(Correction: This brief originally stated that Loop’s Nursery received the top score in the northeast region of the state, but that the permit was given to Chestnut Hill Tree Farm instead. That was inaccurate.)
Florida’s haphazard CBD industry is technically up and running now that its first-ever harvest has taken place, but in the meantime a legal battle remains underway over a potential new licensee that wants the right to grow cannabis.
The harvest, completed at a facility run by Surterra Therapeutics, is the first of many to come from the six currently licensed companies allowed to produce CBD in the state, the Associated Press reported. Surterra and its peers are all poised to expand rapidly if Amendment 2, a pro-medical marijuana ballot initiative, succeeds in the November general election.
Jacksonville-based Loop’s Nursery and Greenhouses is aiming to be the seventh licensee, according to the News Service of Florida. To that end, it sued the state, alleging that it was unfairly denied one of the original five permits awarded in November 2015.
Loop’s Nursery was given the highest score in the region by the director of Florida’s Department of Health’s Office of Compassionate Use, the News Service reported, but Chestnut Hill Tree Farm initially received the top score and received the permit.
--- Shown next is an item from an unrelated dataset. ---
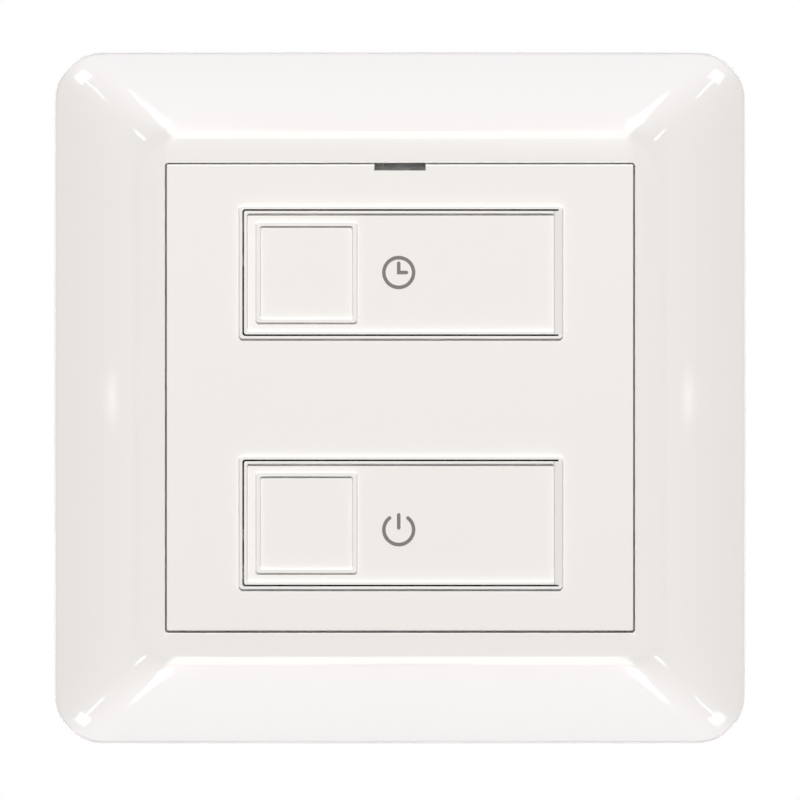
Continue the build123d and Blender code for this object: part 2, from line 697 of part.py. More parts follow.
def module_screws():
    part = screw(
        MODULE_SCREW_RADIUS, MODULE_SCREW_HEAD, MODULE_SCREW_HEAD_HEIGHT, MODULE_SCREW_LENGTH
    )
    return [Pos(x, 0, module_screw_seat()) * part for x in (-BOSS_X, BOSS_X)]


def lid_screws():
    part = screw(MODULE_SCREW_RADIUS, MODULE_SCREW_HEAD, MODULE_SCREW_HEAD_HEIGHT, LID_SCREW_LENGTH)
    turned = Rot(180, 0, 0) * part
    return [Pos(x, 0, LID_TOP) * turned for x in (-LID_BOSS_X, LID_BOSS_X)]


# Steel ring


def support_ring():
    ring = rounded(RING_SIDE, RING_SIDE, RING_CORNER, 0, RING_THICKNESS)
    edge_top = RING_THICKNESS + RING_EDGE_HEIGHT
    edge_middle = RING_SIDE / 2 - RING_THICKNESS / 2
    for side in (-edge_middle, edge_middle):
        for place in (-RING_EDGE_SPACING / 2, RING_EDGE_SPACING / 2):
            ring += centred_block(RING_THICKNESS, RING_EDGE_LENGTH, 0, edge_top, side, place)
            ring += centred_block(RING_EDGE_LENGTH, RING_THICKNESS, 0, edge_top, place, side)
    ring -= disc(RING_OPENING, 0, RING_THICKNESS)
    straight = BOX_SLOT_LENGTH - 2 * BOX_SLOT_RADIUS
    across = extrude(SlotCenterToCenter(straight, 2 * BOX_SLOT_RADIUS), RING_THICKNESS)
    upright = Rot(0, 0, 90) * across
    for place in (-BOX_SCREW_SPACING / 2, BOX_SCREW_SPACING / 2):
        ring -= Pos(place, 0, 0) * across
        ring -= Pos(0, place, 0) * upright
    for x, y in around(STAKE_COUNT, STAKE_PLACE):
        ring -= disc(STAKE_RADIUS + STAKE_CLEARANCE, 0, RING_THICKNESS, x, y)
    return ring


# Insert


def flat_disc(radius, flat, z0, z1):
    """A round slab with a flat along its lower side."""
    cut = block(-radius, radius, -2 * radius, -flat, z0, z1)
    return disc(radius, z0, z1) - cut


def insert_housing():
    shoulder = -INSERT_SHOULDER
    tub = disc(INSERT_RADIUS, shoulder, 0)
    tub += flat_disc(INSERT_RADIUS, TERMINAL_FLAT, INSERT_BACK, shoulder)
    tub = fillet(tub.edges().group_by(Axis.Z)[0], PART_ROUND)
    tub -= disc(INSERT_BORE, LID_BACK, 0)
    tub -= disc(INSERT_LOWER_BORE, shoulder + INSERT_WALL, LID_BACK)
    tub -= flat_disc(INSERT_LOWER_BORE, INSERT_INNER_FLAT, INSERT_FLOOR, shoulder + INSERT_WALL)
    wall_middle = (INSERT_LOWER_BORE + INSERT_RADIUS) / 2
    inside = disc(wall_middle, INSERT_FLOOR, LID_BACK)
    pilot = MODULE_SCREW_RADIUS + PILOT_CLEARANCE
    for x in (-LID_BOSS_X, LID_BOSS_X):
        boss = disc(LID_BOSS_RADIUS, INSERT_FLOOR, LID_BACK, x)
        boss += disc(LID_BOSS_RADIUS + BOARD_STEP, INSERT_FLOOR, POWER_BACK, x)
        tub += boss & inside
        tub -= disc(pilot, LID_TOP - LID_SCREW_LENGTH, LID_BACK, x)
    for x, y in around(STAKE_COUNT, STAKE_PLACE):
        tub += disc(STAKE_RADIUS, -INSERT_WALL, RING_THICKNESS, x, y)
        tub += disc(STAKE_HEAD_RADIUS, RING_THICKNESS, RING_THICKNESS + STAKE_HEAD_HEIGHT, x, y)
    screw_level = cage_middle()
    for x in TERMINAL_PLACES:
        tub -= disc(WIRE_HOLE_RADIUS, INSERT_BACK, INSERT_FLOOR, x, TERMINAL_Y)
        tub -= rod_along_y(DRIVER_HOLE_RADIUS, x, -TERMINAL_FLAT, -INSERT_INNER_FLAT, screw_level)
    return tub


def insert_lid():
    lid = disc(INSERT_BORE - LID_CLEARANCE, LID_BACK, LID_TOP)
    window = PIN_ROW_LENGTH + 2 * SOCKET_WINDOW_MARGIN
    window_height = SOCKET_WIDTH + 2 * SOCKET_WINDOW_MARGIN
    lid -= centred_block(window, window_height, LID_BACK, LID_TOP, 0, PIN_ROW_Y)
    for x in (-LID_BOSS_X, LID_BOSS_X):
        lid -= disc(MODULE_SCREW_RADIUS + PASSING_CLEARANCE, LID_BACK, LID_TOP, x)
    for x in (-LID_POST_X, LID_POST_X):
        lid += disc(LID_POST_RADIUS, POWER_FRONT, LID_BACK, x, LID_POST_Y)
    return lid


# Power board and its parts


def power_board():
    radius = INSERT_LOWER_BORE - POWER_BOARD_CLEARANCE
    flat = INSERT_INNER_FLAT - POWER_BOARD_CLEARANCE
    board = flat_disc(radius, flat, POWER_BACK, POWER_FRONT)
    for x in (-LID_BOSS_X, LID_BOSS_X):
        board -= disc(LID_BOSS_RADIUS + PASSING_CLEARANCE, POWER_BACK, POWER_FRONT, x)
    slot_width = BAR_WIDTH + 2 * BAR_FIT
    slot_height = BAR_THICKNESS + 2 * BAR_FIT
    for x in TERMINAL_PLACES:
        board -= centred_block(slot_width, slot_height, POWER_BACK, POWER_FRONT, x, bar_y())
    return board


def socket_strip():
    socket = centred_block(PIN_ROW_LENGTH, SOCKET_WIDTH, POWER_FRONT, SOCKET_TOP, 0, PIN_ROW_Y)
    hole = PIN_SIDE + 2 * PIN_FIT
    hole_floor = SOCKET_TOP - PIN_DIPS_IN - PIN_FIT
    for x in PIN_PLACES:
        socket -= centred_block(hole, hole, hole_floor, SOCKET_TOP, x, PIN_ROW_Y)
    return socket


def hanging_box(length, width, height, x, y):
    """A boxy part on the back of the power board, with its far edges rounded."""
    part = centred_block(length, width, POWER_BACK - height, POWER_BACK, x, y)
    upright = part.edges().filter_by(Axis.Z)
    lowest = part.edges().group_by(Axis.Z)[0]
    return fillet(upright + lowest, PART_ROUND)


def relay():
    return hanging_box(RELAY_LENGTH, RELAY_WIDTH, RELAY_HEIGHT, 0, RELAY_Y)


def film_capacitor():
    return hanging_box(
        FILM_CAPACITOR_LENGTH, FILM_CAPACITOR_WIDTH, FILM_CAPACITOR_HEIGHT, 0, FILM_CAPACITOR_Y
    )


def beside_wall(angle, half_width, half_depth):
    """The place of a part beside the insert's round wall, turned to face the middle."""
    reach = INSERT_LOWER_BORE - PART_WALL_GAP
    distance = math.sqrt(reach**2 - half_width**2) - half_depth
    return Rot(0, 0, angle) * Pos(distance, 0, 0)


def smoothing_capacitor():
    can = disc(ELECTROLYTIC_RADIUS, POWER_BACK - ELECTROLYTIC_HEIGHT, POWER_BACK)
    can = fillet(can.edges().group_by(Axis.Z)[0], PART_ROUND)
    return beside_wall(ELECTROLYTIC_ANGLE, 0, ELECTROLYTIC_RADIUS) * can


def varistor():
    """A coated disc standing on edge, with a short foot on the board."""
    centre = POWER_BACK - VARISTOR_STANDOFF - VARISTOR_RADIUS
    half = VARISTOR_THICKNESS / 2
    body = rod_along_x(VARISTOR_RADIUS, -half, half, 0, centre)
    body = fillet(body.edges().filter_by(GeomType.CIRCLE), VARISTOR_ROUND)
    foot = centred_block(VARISTOR_FOOT_THICKNESS, VARISTOR_FOOT_WIDTH, centre, POWER_BACK)
    return beside_wall(VARISTOR_ANGLE, VARISTOR_RADIUS, half) * (body + foot)


def fuse():
    """A round plug-in fuse with a rounded cap."""
    middle = THIRD_ROW_Y + FUSE_RADIUS
    body = disc(FUSE_RADIUS, POWER_BACK - FUSE_HEIGHT, POWER_BACK, FUSE_X, middle)
    return fillet(body.edges().group_by(Axis.Z)[0], PART_ROUND)


def choke():
    """A drum core: two flanges on a wound waist."""
    foot = POWER_BACK - CHOKE_HEIGHT
    middle = THIRD_ROW_Y + CHOKE_RADIUS
    drum = disc(CHOKE_RADIUS, foot, foot + CHOKE_FLANGE, CHOKE_X, middle)
    drum += disc(CHOKE_RADIUS, POWER_BACK - CHOKE_FLANGE, POWER_BACK, CHOKE_X, middle)
    return drum + disc(CHOKE_WAIST, foot, POWER_BACK, CHOKE_X, middle)


def rectifier():
    top = POWER_FRONT + RECTIFIER_HEIGHT
    part = centred_block(RECTIFIER_LENGTH, RECTIFIER_WIDTH, POWER_FRONT, top, 0, RECTIFIER_Y)
    return chamfer(part.edges().group_by(Axis.Z)[-1], PART_ROUND)


# Terminals


def cage_middle():
    """The level of the clamp cages' middles."""
    return INSERT_FLOOR + BLOCK_FLOOR + CAGE_HEIGHT / 2


def bar_y():
    """The bars' middle: they lie against the cages' inner far side."""
    return TERMINAL_Y + CAGE_MOUTH_DEPTH / 2 - BAR_THICKNESS / 2 - BAR_FIT


def terminal_block():
    half = TERMINAL_PITCH * (TERMINAL_COUNT - 1) / 2 + CAGE_WIDTH / 2 + BLOCK_SIDE_WALL
    front = -INSERT_INNER_FLAT
    body = block(-half, half, front, BLOCK_BACK_Y, INSERT_FLOOR, POWER_BACK)
    body = body & disc(INSERT_LOWER_BORE - BLOCK_WALL_CLEARANCE, INSERT_FLOOR, POWER_BACK)
    chamber_floor = INSERT_FLOOR + BLOCK_FLOOR
    width = CAGE_WIDTH + 2 * CAGE_FIT
    depth = CAGE_DEPTH + 2 * CAGE_FIT
    for x in TERMINAL_PLACES:
        body -= centred_block(width, depth, chamber_floor, POWER_BACK, x, TERMINAL_Y)
        body -= disc(WIRE_HOLE_RADIUS, INSERT_FLOOR, chamber_floor, x, TERMINAL_Y)
        body -= rod_along_y(DRIVER_HOLE_RADIUS, x, front, TERMINAL_Y, cage_middle())
    return body


def terminal_cages():
    bottom = INSERT_FLOOR + BLOCK_FLOOR
    top = bottom + CAGE_HEIGHT
    cages = []
    for x in TERMINAL_PLACES:
        cage = centred_block(CAGE_WIDTH, CAGE_DEPTH, bottom, top, x, TERMINAL_Y)
        cage -= centred_block(CAGE_MOUTH_WIDTH, CAGE_MOUTH_DEPTH, bottom, top, x, TERMINAL_Y)
        thread = CLAMP_SCREW_RADIUS + PILOT_CLEARANCE
        cage -= rod_along_y(thread, x, TERMINAL_Y - CAGE_DEPTH / 2, TERMINAL_Y, cage_middle())
        cages.append(cage)
    return cages


def terminal_screws():
    """Clamp screws backed out, with their heads against the cages' threaded side."""
    seat = TERMINAL_Y - CAGE_DEPTH / 2
    length = (CAGE_DEPTH - CAGE_MOUTH_DEPTH) / 2
    part = screw(CLAMP_SCREW_RADIUS, CLAMP_SCREW_HEAD, CLAMP_SCREW_HEAD_HEIGHT, length)
    turned = Rot(-90, 0, 0) * part
    return [Pos(x, seat, cage_middle()) * turned for x in TERMINAL_PLACES]


def terminal_bars():
    bottom = INSERT_FLOOR + BLOCK_FLOOR
    top = POWER_FRONT + BAR_THICKNESS
    return [centred_block(BAR_WIDTH, BAR_THICKNESS, bottom, top, x, bar_y()) for x in TERMINAL_PLACES]


def panel():
    """Every piece of the panel by its name, lying on its back."""
    pieces = {
        "cover_frame": cover_frame(),
        "centre_plate": centre_plate(),
        "control_board": control_board(),
        "controller_chip": controller_chip(),
        "clock_crystal": clock_crystal(),
        "board_resistors": board_resistors(),
        "pin_header": pin_header(),
        "header_pins": header_pins(),
        "module_back": module_back(),
        "module_screws": module_screws(),
        "support_ring": support_ring(),
        "insert_housing": insert_housing(),
        "insert_lid": insert_lid(),
        "lid_screws": lid_screws(),
        "power_board": power_board(),
        "socket_strip": socket_strip(),
        "relay": relay(),
        "film_capacitor": film_capacitor(),
        "smoothing_capacitor": smoothing_capacitor(),
        "varistor": varistor(),
        "fuse": fuse(),
        "choke": choke(),
        "rectifier": rectifier(),
        "terminal_block": terminal_block(),
        "terminal_cages": terminal_cages(),
        "terminal_screws": terminal_screws(),
        "terminal_bars": terminal_bars(),
    }
    for name, middle in KEY_MIDDLES.items():
        pieces[f"{name}_key"] = key(middle)
        pieces[f"{name}_key_hinge"] = key_hinge(middle)
        pieces[f"{name}_switch"] = switch_body(middle)
        pieces[f"{name}_switch_stem"] = switch_stem(middle)
    return pieces


def stood_up(piece):
    """The piece, or the group of pieces, turned so that the wall stands upright behind it."""
    upright = Rot(90, 0, 0)
    if isinstance(piece, list):
        return Compound(children=[upright * solid for solid in piece])
    return upright * piece


def main():
    os.makedirs("parts", exist_ok=True)
    for name, piece in panel().items():
        export_step(stood_up(piece), f"parts/{name}.step")
    print(f"hinge axis at X {HINGE_X:.3f}, Y {-HINGE_Z:.3f}")
    print(f"switch at X {SQUARE_X:.3f}, arm {ARM:.3f}, stem travel {KEY_TRAVEL:.3f}")
    print(f"insert depth {-INSERT_BACK:.2f}, switch height {SWITCH_TOP - BOARD_FRONT:.2f}")


main()
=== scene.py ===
import json
import math

import bpy
from mathutils import Matrix, Vector


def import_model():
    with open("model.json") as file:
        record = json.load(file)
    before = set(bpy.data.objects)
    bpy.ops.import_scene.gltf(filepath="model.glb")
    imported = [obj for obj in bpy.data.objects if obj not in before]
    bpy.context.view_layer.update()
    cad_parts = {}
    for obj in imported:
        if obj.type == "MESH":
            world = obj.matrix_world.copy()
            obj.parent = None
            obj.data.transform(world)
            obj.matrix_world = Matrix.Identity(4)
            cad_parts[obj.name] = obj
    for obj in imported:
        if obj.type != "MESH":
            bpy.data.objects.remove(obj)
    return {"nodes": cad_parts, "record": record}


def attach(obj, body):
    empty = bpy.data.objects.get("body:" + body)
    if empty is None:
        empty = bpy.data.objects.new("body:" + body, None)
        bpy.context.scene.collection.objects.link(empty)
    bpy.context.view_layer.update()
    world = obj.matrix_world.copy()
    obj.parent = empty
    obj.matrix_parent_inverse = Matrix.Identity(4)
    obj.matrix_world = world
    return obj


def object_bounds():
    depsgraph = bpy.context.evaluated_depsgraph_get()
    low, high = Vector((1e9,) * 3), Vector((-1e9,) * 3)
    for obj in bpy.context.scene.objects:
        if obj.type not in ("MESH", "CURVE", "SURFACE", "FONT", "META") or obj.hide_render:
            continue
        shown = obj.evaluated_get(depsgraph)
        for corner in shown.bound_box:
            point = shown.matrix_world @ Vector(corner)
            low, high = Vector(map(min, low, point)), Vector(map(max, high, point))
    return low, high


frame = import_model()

CAD_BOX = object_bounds()
MM = 0.001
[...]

Upon review, it was determined that a competitor, San Felasco Nurseries, had actually received the top score in the region and been wrongly disqualified, and that company was granted a license by an administrative judge.
If Loop’s Nursery wins the case and gets a license, it could potentially get a leg up on any future MMJ competitors, should Amendment 2 succeed.
On top of that, because of other nursery challenges are still waiting to be heard – and because of a new law that allows the state to license more CBD producers if the number of patients exceeds 250,000 – the number of pre-Amendment 2 licensees could get as high as 12.